Molecular Weight-Induced Structural Transition of Liquid-Crystalline Polymer Semiconductor for High-Stability Organic Transistor

In order to fabricate polymer field-effect transistors (PFETs) with high electrical stability under bias-stress, it is crucial to minimize the density of charge trapping sites caused by the disordered regions. Here we report PFETs with excellent electrical stability comparable to that of single-crystalline organic semiconductors by specifically controlling the molecular weight (MW) of the donor-acceptor type copolymer semiconductors, poly (didodecylquaterthiophene-alt-didodecylbithiazole).
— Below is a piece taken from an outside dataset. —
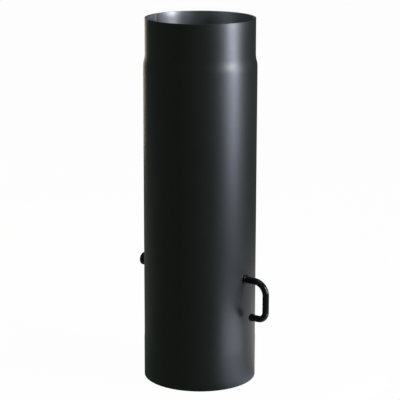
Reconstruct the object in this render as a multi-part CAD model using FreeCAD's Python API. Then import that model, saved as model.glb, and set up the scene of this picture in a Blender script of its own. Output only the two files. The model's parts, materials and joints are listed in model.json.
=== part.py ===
# Stove pipe with a hand damper, in millimetres.
# The origin is the centre of the bottom mouth. +Z runs up the pipe, and +X runs along the damper
# shaft towards its handle. The damper stands open here, with its handle hanging down.

import FreeCAD, Part
import math
import os

from FreeCAD import Vector

# Pipe
pipe_bore = 150.0
wall = 2.0
pipe_height = 500.0
socket_length = 55.0
socket_widening = 0.3          # the socket's radius over the plain bore's
socket_taper = 6.0             # run from the socket to the plain bore
spigot_length = 48.0
spigot_clearance = 0.7         # between a spigot and the next pipe's socket, on the radius
swage_length = 18.0            # S-shaped run from the body to the spigot
swage_runs = 4                 # straight runs that its two arcs are drawn with

# Shaft and handle, bent from one bar
shaft_height = 150.0
shaft_diameter = 9.0
shaft_clearance = 0.1          # in the pipe's holes, on the radius
seat_clearance = 0.05          # between pieces that are pushed or screwed together
stop_gap = 0.2                 # between the shaft's own collar and the wall
stop_diameter = 12.5
stop_thickness = 1.8
stop_chamfer = 0.3
grip_distance = 34.0           # from the wall to the grip's centre line
grip_drop = 52.0               # from the shaft to the return leg
upper_bend = 18.0
lower_bend = 11.5
return_leg = 14.3              # straight part after the lower bend, with the tip
tip_diameter = 10.4            # the bar's end is upset a little
tip_length = 9.0
tip_round = 3.0
shaft_end_stand = 1.0          # shaft beyond the set collar
shaft_end_chamfer = 0.8

# Blade
blade_gap = 3.0                # between the blade's edge and the bore
blade_thickness = 2.0
blade_offset = 1.5             # from the shaft's axis to the blade's front face
press_round = 1.2              # where the pressed channel leaves the flat plate
relief_hole_diameter = 36.0
relief_hole_margin = 12.0      # plate left between a relief hole and the blade's edge

# Saddles that clamp the bar to the blade
saddle_inset = 32.0            # from the blade's edge to the middle of a saddle
saddle_width = 18.0
saddle_thickness = 2.0
saddle_foot_margin = 6.0       # foot beyond the screw's centre
saddle_corner = 3.0            # cropped off the corners of its feet

# Fasteners, M5
screw_diameter = 5.0
screw_length = 12.0
screw_hole_diameter = 5.5
hex_width = 8.0                # across flats, head and nut
head_height = 3.5
nut_height = 4.0
head_room = 0.6                # between a screw head's corner and the saddle's bend
lock_washer_diameter = 9.2
lock_washer_thickness = 1.2
lock_washer_slit = 0.8
lock_washer_sides = 16         # flats that the small round forms are drawn with, to stay light
thread_sides = 12
thread_clearance = 0.05        # between a screw and what it runs through, on the radius

# Far end of the shaft
washer_diameter = 18.0
washer_thickness = 1.5
washer_clearance = 0.2         # between a washer and the shaft, on the radius
wall_gap = 0.05                # between the wall and the washer that rests on it
spring_gap = 0.1               # between the wall's washer and the turning spring
spring_length = 9.9
spring_diameter = 14.4
spring_wire = 1.4
spring_turns = 4.0             # with one closed turn at each end
closed_turn_gap = 0.2
coil_runs = 16                 # straight runs that a turn of the wire is drawn with
wire_sides = 8
set_collar_diameter = 18.0
set_collar_length = 10.0
set_collar_chamfer = 0.6
grub_diameter = 5.0
grub_socket_width = 2.5
grub_socket_depth = 2.0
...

We found that MW-induced thermally structural transition from liquid-crystalline to semi-crystalline phases strongly affects the device performance (charge-carrier mobility and electrical bias-stability) as well as the nanostructures such as the molecular ordering and the morphological feature. In particular, for the polymer with a MW of 22 kDa, the transfer curves varied little (Delta V-th = 3 similar to 4 V) during a period of prolonged bias stress (about 50 000 s) under ambient conditions. This enhancement of the electrical bias-stability can be attributed to highly ordered liquid-crystalline nanostructure of copolymer semiconductors on dielectric surface via the optimization of molecular weights.